#### Records to process
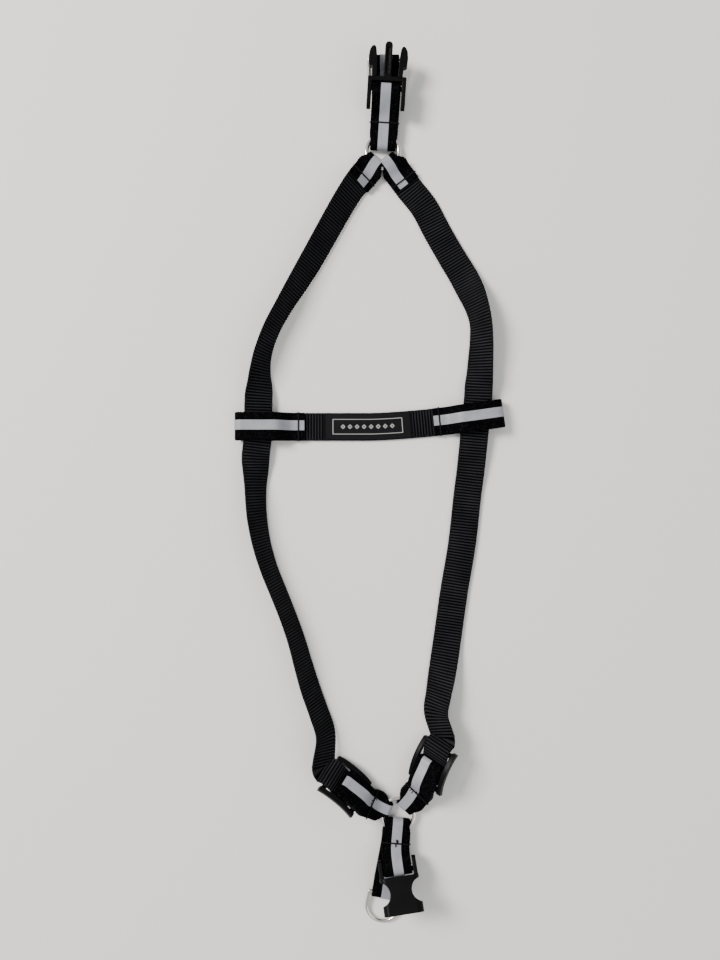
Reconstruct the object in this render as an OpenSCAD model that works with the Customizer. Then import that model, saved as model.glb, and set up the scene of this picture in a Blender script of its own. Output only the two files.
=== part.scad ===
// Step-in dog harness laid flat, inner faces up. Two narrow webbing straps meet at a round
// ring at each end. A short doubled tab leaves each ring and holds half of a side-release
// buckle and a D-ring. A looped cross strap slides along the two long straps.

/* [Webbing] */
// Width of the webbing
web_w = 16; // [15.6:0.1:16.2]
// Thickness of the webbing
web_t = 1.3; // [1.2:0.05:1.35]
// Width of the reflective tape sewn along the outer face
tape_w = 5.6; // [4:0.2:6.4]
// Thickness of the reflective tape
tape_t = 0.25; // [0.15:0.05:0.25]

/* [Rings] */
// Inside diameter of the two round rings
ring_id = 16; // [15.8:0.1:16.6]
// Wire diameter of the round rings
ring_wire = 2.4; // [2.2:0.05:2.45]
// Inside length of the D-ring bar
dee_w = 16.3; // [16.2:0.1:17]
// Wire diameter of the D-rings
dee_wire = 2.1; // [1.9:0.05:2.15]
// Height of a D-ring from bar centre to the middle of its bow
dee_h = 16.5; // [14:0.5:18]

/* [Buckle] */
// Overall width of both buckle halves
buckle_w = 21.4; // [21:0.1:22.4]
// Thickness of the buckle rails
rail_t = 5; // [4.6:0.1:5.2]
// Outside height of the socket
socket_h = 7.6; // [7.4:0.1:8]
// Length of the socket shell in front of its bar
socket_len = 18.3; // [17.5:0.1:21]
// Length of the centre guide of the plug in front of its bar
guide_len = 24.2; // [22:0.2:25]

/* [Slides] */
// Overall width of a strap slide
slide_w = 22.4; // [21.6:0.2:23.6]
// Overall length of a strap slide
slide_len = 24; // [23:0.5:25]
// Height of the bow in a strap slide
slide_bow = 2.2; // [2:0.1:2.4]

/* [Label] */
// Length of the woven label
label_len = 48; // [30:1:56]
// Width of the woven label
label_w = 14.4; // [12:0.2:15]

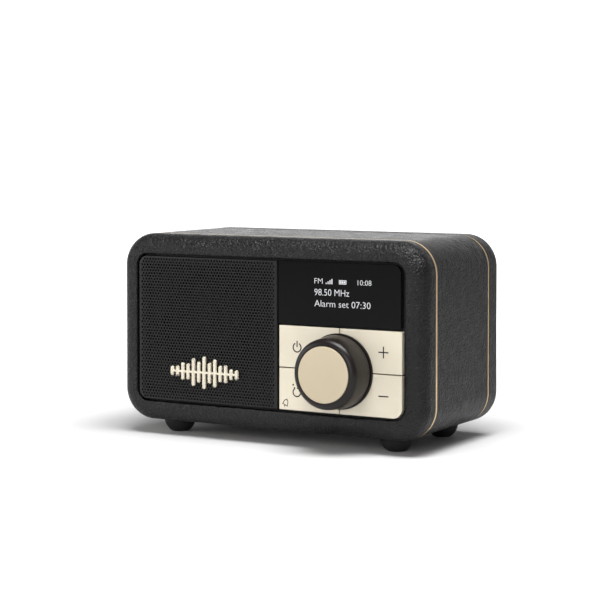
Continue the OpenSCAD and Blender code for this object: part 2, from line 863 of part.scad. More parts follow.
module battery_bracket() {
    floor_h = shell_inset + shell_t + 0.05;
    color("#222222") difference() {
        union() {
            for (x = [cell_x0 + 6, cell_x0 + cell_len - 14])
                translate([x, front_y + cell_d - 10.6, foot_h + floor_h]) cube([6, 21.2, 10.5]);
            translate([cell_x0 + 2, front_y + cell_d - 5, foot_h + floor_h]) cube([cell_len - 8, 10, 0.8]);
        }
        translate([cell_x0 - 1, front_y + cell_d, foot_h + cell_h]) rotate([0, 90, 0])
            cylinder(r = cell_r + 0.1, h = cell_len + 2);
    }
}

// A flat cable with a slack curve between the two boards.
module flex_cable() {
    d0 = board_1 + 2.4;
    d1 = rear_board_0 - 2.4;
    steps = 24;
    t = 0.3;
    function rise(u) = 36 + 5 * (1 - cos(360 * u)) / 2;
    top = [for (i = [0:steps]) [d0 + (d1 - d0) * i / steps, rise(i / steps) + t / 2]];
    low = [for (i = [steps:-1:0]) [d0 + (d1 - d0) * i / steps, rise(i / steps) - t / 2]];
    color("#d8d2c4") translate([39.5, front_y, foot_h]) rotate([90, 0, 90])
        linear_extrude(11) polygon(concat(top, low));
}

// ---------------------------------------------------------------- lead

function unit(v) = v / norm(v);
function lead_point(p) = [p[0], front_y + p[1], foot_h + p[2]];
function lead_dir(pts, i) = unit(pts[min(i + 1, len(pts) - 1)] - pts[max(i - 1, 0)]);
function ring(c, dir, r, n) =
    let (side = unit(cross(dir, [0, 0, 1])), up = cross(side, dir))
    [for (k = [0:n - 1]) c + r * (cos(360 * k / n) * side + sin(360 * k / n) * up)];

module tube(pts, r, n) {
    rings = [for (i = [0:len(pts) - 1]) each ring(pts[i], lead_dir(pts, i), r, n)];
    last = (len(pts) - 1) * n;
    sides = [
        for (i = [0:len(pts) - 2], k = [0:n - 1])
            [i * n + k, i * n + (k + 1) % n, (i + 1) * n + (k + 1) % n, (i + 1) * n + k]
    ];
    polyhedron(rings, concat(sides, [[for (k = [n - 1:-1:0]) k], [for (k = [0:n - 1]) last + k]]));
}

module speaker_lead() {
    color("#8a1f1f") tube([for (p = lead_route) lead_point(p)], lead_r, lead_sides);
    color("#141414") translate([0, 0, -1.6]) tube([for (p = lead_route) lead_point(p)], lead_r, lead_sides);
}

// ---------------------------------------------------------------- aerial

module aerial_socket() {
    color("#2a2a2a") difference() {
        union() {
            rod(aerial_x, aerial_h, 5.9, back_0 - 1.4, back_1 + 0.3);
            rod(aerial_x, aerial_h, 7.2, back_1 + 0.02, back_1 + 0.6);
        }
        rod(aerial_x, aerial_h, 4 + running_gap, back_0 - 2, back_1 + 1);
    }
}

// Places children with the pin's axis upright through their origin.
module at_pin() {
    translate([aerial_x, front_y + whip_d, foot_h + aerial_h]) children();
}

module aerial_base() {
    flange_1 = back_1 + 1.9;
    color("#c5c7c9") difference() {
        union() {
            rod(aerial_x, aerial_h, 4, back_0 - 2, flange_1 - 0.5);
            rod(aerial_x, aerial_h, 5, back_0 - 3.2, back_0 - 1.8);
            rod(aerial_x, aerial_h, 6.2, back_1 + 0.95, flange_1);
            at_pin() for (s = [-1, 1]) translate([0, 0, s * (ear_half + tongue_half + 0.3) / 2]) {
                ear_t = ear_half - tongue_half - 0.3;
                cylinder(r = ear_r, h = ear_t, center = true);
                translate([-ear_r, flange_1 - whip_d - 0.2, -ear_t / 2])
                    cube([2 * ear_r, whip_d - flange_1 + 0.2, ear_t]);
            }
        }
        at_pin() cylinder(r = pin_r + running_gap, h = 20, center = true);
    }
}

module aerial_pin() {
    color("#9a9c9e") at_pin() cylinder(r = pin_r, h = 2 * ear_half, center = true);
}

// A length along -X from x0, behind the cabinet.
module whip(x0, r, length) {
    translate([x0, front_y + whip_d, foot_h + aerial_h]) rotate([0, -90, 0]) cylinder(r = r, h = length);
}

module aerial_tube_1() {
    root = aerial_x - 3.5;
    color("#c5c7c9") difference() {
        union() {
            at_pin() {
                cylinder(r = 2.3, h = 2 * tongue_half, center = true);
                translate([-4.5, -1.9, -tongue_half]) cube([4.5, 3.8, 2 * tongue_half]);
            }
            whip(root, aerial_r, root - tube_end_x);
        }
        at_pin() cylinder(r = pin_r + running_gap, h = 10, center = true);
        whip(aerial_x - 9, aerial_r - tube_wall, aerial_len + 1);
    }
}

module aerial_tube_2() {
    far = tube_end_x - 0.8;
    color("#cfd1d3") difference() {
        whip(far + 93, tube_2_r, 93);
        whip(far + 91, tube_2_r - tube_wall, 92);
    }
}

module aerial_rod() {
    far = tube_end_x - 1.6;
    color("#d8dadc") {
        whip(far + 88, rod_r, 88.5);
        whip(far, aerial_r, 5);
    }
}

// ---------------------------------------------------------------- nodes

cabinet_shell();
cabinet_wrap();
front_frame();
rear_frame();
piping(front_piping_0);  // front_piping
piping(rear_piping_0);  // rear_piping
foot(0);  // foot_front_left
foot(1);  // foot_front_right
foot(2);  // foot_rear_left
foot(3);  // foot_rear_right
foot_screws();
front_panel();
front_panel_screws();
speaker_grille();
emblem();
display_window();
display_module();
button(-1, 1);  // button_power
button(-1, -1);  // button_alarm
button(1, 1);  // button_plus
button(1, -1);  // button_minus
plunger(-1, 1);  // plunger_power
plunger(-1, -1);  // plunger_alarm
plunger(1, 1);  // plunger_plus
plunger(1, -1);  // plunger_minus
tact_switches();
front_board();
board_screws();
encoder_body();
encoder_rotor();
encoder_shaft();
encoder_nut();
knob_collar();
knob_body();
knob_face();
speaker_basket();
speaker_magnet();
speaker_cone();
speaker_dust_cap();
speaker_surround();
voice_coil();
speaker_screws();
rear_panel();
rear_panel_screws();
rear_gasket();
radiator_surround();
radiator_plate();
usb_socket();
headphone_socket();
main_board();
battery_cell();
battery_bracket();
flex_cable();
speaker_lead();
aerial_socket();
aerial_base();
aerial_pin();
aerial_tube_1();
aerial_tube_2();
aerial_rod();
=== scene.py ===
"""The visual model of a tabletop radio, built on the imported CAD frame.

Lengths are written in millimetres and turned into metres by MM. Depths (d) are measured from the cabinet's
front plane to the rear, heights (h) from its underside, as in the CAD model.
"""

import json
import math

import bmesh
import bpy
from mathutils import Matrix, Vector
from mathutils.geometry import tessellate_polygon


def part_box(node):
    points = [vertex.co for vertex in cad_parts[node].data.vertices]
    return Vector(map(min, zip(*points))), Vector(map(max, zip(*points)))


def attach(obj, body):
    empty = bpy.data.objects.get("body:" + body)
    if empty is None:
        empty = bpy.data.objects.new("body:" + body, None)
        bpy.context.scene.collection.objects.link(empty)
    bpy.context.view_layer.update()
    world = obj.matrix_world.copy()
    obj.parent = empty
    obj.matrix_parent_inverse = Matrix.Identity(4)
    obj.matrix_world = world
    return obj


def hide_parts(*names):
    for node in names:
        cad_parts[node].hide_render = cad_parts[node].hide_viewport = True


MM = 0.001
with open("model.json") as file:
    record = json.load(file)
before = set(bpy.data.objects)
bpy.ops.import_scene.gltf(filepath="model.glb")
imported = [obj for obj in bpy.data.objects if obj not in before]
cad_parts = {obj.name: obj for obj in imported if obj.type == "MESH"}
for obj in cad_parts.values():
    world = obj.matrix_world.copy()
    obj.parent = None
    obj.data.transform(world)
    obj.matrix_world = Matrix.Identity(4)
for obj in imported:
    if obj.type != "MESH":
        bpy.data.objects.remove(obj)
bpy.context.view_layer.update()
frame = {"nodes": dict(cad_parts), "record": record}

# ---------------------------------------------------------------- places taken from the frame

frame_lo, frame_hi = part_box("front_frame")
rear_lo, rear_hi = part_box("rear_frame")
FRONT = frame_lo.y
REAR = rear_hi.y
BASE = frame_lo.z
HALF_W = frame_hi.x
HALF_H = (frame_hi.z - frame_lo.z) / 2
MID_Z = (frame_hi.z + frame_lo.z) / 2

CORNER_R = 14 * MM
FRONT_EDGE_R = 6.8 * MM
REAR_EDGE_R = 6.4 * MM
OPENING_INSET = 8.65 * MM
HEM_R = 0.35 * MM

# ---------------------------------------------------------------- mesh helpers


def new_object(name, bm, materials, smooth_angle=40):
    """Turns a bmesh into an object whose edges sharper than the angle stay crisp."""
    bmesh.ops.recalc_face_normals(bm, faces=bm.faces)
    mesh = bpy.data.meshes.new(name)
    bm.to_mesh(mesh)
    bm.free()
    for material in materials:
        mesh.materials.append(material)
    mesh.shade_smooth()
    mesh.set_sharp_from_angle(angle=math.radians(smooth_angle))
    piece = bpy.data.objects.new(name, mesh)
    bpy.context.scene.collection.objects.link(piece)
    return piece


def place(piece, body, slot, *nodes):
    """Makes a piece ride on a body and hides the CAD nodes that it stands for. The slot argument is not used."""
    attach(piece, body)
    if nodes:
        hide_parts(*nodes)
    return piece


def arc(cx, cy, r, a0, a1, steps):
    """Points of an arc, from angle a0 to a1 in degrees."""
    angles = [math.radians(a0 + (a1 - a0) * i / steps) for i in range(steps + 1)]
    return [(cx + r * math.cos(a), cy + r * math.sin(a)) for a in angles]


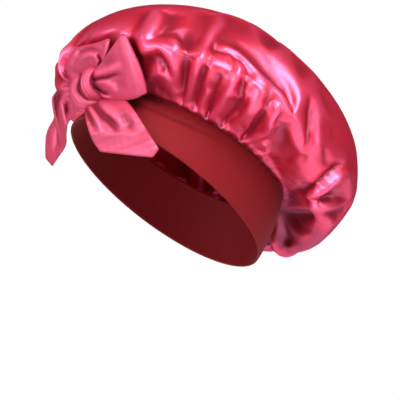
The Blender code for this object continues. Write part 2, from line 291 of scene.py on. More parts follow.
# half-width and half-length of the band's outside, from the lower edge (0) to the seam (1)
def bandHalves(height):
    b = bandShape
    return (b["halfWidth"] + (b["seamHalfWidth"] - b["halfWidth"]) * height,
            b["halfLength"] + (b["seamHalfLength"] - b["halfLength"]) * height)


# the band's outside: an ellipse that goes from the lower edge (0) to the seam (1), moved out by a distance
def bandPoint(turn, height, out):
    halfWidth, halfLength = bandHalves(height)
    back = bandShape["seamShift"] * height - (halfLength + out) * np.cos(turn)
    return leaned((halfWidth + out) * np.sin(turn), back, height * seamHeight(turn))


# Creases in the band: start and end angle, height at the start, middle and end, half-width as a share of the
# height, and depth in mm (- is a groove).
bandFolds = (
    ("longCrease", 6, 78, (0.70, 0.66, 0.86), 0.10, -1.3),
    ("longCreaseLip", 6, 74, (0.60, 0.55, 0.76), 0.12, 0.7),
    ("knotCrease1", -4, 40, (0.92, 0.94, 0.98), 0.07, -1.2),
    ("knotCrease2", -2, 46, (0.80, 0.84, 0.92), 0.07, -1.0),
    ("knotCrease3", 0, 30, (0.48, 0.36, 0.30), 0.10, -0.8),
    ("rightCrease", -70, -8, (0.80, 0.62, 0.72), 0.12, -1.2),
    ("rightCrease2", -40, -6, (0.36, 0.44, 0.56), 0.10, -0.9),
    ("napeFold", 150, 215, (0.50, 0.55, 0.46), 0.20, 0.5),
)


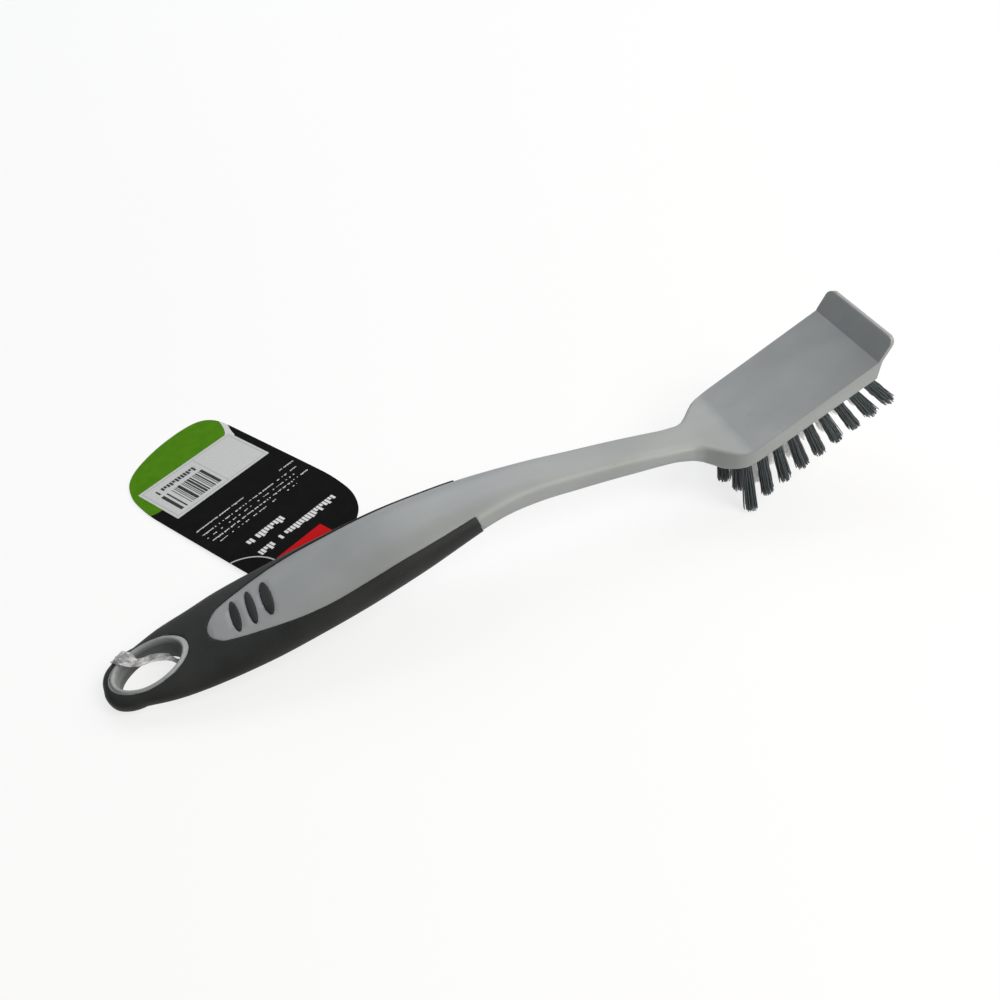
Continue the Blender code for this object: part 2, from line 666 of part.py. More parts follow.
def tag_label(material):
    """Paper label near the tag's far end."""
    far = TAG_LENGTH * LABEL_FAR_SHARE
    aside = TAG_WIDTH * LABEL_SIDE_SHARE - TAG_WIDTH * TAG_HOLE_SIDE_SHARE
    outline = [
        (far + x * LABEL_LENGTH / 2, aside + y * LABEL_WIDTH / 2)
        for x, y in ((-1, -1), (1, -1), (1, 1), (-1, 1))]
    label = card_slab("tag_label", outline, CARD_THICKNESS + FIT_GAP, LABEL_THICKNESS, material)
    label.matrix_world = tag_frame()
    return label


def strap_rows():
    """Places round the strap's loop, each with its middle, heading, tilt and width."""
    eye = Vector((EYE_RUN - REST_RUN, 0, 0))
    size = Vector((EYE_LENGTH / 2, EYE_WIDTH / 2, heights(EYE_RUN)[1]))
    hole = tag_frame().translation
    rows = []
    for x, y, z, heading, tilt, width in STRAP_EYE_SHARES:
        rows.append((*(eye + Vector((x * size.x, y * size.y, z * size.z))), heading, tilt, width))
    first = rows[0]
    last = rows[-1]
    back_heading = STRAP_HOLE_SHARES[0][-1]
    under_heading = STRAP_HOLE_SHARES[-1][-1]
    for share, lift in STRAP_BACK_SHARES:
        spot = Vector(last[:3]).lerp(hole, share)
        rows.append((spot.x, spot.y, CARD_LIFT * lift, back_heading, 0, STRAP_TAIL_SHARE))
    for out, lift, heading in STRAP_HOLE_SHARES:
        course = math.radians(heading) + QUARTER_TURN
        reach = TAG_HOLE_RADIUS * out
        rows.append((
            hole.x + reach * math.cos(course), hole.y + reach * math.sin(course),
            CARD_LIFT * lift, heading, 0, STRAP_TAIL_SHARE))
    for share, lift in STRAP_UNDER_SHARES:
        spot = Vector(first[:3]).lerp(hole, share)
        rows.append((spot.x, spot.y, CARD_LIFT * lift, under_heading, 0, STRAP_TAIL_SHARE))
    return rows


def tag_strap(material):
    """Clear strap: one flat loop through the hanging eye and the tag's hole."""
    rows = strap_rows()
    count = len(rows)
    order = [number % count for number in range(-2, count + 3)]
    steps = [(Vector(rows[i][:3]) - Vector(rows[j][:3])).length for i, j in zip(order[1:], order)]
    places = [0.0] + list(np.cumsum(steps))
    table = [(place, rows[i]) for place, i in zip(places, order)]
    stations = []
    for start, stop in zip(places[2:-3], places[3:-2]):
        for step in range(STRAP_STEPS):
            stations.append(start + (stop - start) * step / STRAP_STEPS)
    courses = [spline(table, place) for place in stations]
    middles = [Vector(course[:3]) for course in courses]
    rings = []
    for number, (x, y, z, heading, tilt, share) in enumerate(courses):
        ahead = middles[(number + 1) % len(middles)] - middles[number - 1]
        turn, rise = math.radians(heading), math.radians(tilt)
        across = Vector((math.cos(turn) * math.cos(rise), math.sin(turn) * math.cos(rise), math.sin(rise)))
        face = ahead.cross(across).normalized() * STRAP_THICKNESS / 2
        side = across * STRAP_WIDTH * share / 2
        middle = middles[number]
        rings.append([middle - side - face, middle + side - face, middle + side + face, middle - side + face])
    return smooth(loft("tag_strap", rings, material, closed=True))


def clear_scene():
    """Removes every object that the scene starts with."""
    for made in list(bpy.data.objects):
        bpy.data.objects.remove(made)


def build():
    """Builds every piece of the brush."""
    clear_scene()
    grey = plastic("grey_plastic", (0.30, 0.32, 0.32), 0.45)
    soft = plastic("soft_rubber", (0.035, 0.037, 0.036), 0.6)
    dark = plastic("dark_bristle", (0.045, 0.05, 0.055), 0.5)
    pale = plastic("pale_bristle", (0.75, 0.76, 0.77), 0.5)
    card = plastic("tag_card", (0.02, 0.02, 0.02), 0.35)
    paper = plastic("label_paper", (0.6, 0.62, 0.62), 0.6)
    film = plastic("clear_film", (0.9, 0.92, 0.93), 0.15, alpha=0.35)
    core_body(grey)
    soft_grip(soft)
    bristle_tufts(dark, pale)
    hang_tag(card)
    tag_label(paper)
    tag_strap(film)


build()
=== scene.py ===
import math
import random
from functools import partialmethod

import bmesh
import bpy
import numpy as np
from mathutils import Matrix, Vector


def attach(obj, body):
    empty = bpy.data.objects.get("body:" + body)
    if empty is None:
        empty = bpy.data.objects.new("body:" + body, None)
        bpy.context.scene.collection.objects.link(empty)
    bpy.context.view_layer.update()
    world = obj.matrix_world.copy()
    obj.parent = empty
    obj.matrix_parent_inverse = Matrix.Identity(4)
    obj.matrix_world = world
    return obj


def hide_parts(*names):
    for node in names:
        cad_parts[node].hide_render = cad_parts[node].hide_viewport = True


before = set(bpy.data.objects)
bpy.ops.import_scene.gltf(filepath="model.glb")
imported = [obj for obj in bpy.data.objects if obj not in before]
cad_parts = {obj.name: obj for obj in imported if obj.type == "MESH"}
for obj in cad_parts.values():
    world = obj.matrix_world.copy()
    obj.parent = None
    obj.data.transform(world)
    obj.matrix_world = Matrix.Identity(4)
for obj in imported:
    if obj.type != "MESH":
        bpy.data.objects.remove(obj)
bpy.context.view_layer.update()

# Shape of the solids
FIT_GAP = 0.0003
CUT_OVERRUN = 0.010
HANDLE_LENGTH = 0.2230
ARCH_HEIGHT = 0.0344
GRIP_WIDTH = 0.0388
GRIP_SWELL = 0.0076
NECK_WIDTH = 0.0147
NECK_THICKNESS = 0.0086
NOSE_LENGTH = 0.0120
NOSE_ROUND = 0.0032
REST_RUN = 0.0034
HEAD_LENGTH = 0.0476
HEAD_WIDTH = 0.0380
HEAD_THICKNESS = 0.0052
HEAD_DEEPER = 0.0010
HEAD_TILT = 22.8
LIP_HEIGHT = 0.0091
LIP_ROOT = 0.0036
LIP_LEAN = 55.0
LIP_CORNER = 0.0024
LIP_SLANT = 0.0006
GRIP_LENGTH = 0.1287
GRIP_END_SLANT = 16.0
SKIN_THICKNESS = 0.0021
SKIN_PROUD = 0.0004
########
## What this task involves
In the data above, find the line that contains "The Blender code for this object continues." and the line that contains "return label". Repeat exactly those lines and every line between them, and only those.

## Result below
The Blender code for this object continues. Write part 2, from line 291 of scene.py on. More parts follow.
# half-width and half-length of the band's outside, from the lower edge (0) to the seam (1)
def bandHalves(height):
    b = bandShape
    return (b["halfWidth"] + (b["seamHalfWidth"] - b["halfWidth"]) * height,
            b["halfLength"] + (b["seamHalfLength"] - b["halfLength"]) * height)


# the band's outside: an ellipse that goes from the lower edge (0) to the seam (1), moved out by a distance
def bandPoint(turn, height, out):
    halfWidth, halfLength = bandHalves(height)
    back = bandShape["seamShift"] * height - (halfLength + out) * np.cos(turn)
    return leaned((halfWidth + out) * np.sin(turn), back, height * seamHeight(turn))


# Creases in the band: start and end angle, height at the start, middle and end, half-width as a share of the
# height, and depth in mm (- is a groove).
bandFolds = (
    ("longCrease", 6, 78, (0.70, 0.66, 0.86), 0.10, -1.3),
    ("longCreaseLip", 6, 74, (0.60, 0.55, 0.76), 0.12, 0.7),
    ("knotCrease1", -4, 40, (0.92, 0.94, 0.98), 0.07, -1.2),
    ("knotCrease2", -2, 46, (0.80, 0.84, 0.92), 0.07, -1.0),
    ("knotCrease3", 0, 30, (0.48, 0.36, 0.30), 0.10, -0.8),
    ("rightCrease", -70, -8, (0.80, 0.62, 0.72), 0.12, -1.2),
    ("rightCrease2", -40, -6, (0.36, 0.44, 0.56), 0.10, -0.9),
    ("napeFold", 150, 215, (0.50, 0.55, 0.46), 0.20, 0.5),
)


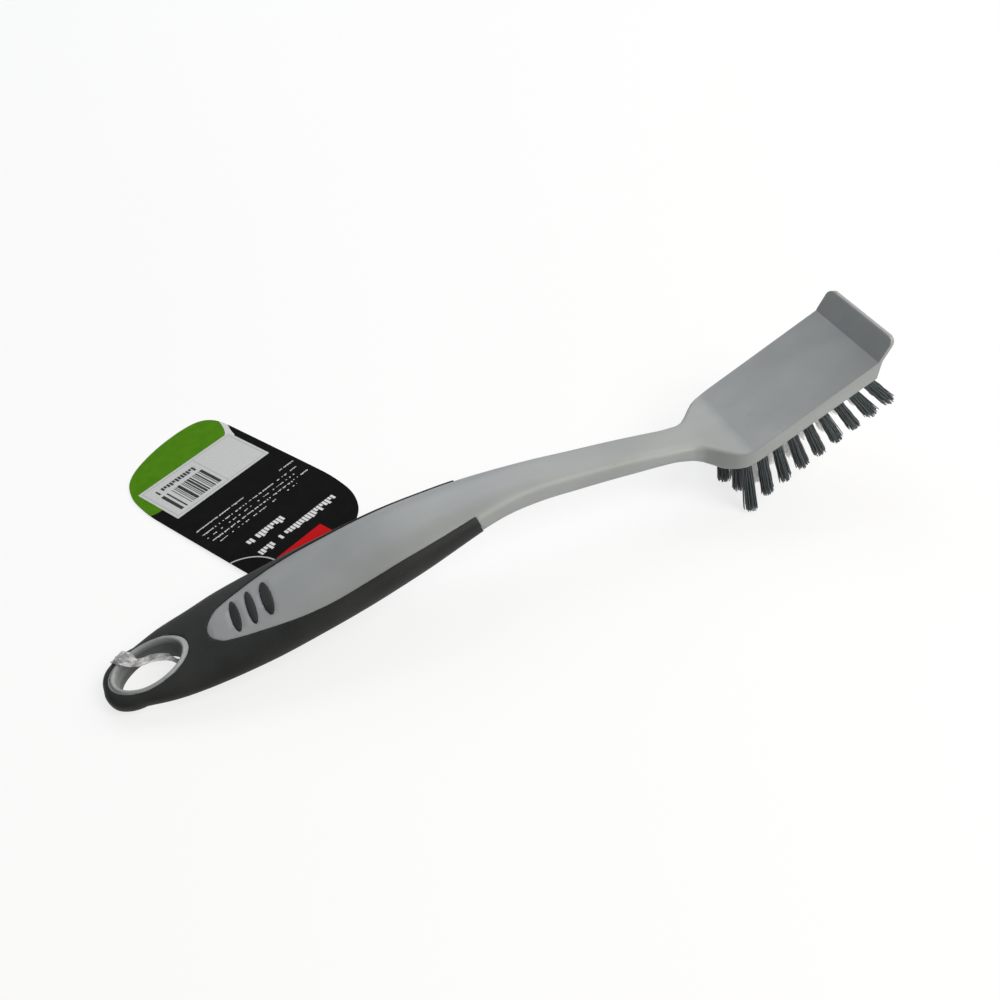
Continue the Blender code for this object: part 2, from line 666 of part.py. More parts follow.
def tag_label(material):
    """Paper label near the tag's far end."""
    far = TAG_LENGTH * LABEL_FAR_SHARE
    aside = TAG_WIDTH * LABEL_SIDE_SHARE - TAG_WIDTH * TAG_HOLE_SIDE_SHARE
    outline = [
        (far + x * LABEL_LENGTH / 2, aside + y * LABEL_WIDTH / 2)
        for x, y in ((-1, -1), (1, -1), (1, 1), (-1, 1))]
    label = card_slab("tag_label", outline, CARD_THICKNESS + FIT_GAP, LABEL_THICKNESS, material)
    label.matrix_world = tag_frame()
    return label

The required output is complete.